Colorado pot activists try again on legalization ballot
The Associated Press
Aspen, CO Colorado
DENVER – Marijuana activists in Colorado turned in thousands more signatures Friday in their effort to once again put a legalization initiative on the ballot.
The Campaign to Regulate Marijuana Like Alcohol said it submitted nearly 15,000 petition signatures to state officials – a figure that could bring the total to more than the 86,000 needed to qualify the measure for the fall ballot.
Two weeks ago, the activists were told they still needed about 2,500 valid signatures.
“We saw an amazing outpouring of support from people all over Colorado,” said campaign head Mason Tvert, adding that volunteers and paid petition gatherers collected more signatures.
The Colorado secretary of state, whose office verifies citizen initiative petitions, has until Feb. 27 to say whether the activists have the necessary number of valid signatures.
If the pot activists again fail to have enough valid signatures, they’ll get no third attempt. In that case, Tvert said, the campaign may consider suing over whether some signatures were improperly rejected.

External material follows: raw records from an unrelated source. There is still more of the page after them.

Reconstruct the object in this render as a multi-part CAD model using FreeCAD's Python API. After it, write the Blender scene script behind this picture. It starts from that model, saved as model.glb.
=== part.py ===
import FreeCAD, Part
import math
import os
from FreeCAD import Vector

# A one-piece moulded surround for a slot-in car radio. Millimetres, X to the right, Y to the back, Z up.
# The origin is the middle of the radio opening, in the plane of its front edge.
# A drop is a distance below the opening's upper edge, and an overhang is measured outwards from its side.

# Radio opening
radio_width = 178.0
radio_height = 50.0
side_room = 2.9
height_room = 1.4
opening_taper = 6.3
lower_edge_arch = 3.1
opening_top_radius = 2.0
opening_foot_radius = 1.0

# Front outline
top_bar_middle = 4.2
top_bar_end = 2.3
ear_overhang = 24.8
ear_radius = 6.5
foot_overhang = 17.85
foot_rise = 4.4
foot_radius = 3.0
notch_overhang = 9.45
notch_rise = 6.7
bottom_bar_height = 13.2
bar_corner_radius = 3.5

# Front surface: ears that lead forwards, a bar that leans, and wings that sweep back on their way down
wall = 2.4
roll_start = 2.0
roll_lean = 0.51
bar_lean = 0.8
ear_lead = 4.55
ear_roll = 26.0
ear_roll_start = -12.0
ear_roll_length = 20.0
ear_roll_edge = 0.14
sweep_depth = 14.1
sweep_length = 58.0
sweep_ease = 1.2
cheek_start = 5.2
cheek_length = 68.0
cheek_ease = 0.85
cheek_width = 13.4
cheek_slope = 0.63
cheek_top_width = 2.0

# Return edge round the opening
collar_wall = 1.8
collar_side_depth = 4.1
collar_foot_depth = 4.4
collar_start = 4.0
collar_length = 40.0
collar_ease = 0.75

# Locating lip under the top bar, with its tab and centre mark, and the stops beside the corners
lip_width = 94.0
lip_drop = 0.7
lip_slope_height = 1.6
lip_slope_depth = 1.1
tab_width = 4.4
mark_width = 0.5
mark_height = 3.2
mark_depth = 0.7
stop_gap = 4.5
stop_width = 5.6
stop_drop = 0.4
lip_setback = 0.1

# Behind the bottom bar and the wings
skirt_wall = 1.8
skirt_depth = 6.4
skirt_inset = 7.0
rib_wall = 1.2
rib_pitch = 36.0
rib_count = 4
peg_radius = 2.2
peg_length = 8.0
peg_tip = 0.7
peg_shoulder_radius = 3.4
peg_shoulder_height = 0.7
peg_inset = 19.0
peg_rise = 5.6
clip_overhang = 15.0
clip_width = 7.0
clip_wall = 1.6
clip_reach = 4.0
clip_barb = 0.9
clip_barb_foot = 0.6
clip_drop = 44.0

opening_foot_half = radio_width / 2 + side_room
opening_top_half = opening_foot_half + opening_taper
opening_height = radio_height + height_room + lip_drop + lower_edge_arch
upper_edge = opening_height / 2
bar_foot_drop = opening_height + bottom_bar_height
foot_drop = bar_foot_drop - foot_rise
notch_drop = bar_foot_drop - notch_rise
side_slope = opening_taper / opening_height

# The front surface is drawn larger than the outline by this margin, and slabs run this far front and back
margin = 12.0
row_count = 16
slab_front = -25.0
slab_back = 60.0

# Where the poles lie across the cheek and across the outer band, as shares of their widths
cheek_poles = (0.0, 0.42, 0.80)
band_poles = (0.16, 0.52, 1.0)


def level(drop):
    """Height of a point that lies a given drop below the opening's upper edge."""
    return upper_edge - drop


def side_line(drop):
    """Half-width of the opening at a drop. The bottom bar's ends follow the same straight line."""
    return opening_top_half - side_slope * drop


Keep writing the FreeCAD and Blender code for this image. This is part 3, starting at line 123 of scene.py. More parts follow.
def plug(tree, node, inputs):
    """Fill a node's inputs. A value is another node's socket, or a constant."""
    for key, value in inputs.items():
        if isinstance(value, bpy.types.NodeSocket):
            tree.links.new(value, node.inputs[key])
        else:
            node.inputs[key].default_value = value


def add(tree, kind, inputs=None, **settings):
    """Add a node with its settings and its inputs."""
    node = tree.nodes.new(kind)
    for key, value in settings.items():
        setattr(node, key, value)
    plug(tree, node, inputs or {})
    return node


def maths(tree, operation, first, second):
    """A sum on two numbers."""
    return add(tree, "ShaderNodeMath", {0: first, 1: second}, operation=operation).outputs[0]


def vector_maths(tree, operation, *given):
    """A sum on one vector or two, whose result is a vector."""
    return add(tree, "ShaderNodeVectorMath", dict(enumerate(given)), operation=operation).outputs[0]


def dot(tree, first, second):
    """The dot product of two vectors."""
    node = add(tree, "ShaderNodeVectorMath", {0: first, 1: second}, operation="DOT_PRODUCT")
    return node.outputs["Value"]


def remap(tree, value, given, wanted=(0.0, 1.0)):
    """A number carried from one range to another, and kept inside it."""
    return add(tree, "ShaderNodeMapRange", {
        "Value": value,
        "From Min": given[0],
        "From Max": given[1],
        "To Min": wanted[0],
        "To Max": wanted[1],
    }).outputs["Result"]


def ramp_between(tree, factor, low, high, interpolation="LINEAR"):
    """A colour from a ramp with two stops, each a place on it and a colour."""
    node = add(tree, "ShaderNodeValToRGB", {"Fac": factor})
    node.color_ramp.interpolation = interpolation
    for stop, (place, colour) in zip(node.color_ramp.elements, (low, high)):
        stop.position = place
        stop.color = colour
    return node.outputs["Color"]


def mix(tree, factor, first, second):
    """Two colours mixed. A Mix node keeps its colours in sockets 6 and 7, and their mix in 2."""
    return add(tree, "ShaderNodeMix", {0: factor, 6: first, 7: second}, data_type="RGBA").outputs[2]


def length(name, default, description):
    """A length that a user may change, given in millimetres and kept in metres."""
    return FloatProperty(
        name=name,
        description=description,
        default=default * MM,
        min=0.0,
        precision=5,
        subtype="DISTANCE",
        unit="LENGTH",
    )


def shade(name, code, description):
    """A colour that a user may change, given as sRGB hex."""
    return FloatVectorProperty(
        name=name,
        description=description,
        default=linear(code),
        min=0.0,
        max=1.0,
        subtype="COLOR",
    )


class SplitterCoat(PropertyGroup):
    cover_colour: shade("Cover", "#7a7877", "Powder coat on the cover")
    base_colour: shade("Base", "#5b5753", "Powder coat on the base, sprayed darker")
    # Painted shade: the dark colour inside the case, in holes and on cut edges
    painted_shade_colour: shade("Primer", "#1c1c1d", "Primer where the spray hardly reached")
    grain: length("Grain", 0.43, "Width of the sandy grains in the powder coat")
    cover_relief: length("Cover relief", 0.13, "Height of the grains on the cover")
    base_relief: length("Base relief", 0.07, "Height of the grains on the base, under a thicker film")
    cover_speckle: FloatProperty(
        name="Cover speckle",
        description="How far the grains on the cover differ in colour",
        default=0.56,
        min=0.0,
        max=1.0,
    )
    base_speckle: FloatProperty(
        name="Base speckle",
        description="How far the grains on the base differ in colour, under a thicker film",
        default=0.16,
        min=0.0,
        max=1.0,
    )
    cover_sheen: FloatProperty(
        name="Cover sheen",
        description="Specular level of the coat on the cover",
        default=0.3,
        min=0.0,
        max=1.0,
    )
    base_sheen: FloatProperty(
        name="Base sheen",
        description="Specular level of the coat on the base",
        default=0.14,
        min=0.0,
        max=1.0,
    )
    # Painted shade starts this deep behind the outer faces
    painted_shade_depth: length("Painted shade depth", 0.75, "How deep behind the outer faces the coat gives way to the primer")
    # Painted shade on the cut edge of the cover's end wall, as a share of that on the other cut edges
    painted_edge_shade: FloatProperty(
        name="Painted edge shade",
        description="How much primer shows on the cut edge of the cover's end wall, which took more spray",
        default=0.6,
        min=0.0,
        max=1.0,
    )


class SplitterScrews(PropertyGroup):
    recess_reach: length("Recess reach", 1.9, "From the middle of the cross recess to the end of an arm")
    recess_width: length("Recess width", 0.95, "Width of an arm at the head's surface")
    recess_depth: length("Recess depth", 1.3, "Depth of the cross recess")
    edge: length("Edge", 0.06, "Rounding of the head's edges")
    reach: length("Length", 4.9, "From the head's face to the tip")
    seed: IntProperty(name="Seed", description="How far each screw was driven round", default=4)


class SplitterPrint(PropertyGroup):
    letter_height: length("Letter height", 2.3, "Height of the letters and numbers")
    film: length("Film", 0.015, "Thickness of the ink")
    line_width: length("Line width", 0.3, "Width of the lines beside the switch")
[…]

Marijuana legalization is already headed to the ballot this fall in Washington state. Colorado voters rejected a pot legalization measure in 2006, and California voters defeated legalization in 2010.
The latest Colorado measure asks whether marijuana should be legal without a doctor’s recommendation for adults over 21. It would also direct lawmakers to put an excise tax on the drug and allow commercial sales, though cities and counties could ban pot shops if they choose.
A separate Colorado measure to eliminate all criminal penalties for marijuana is circulating, but sponsors haven’t submitted signatures yet.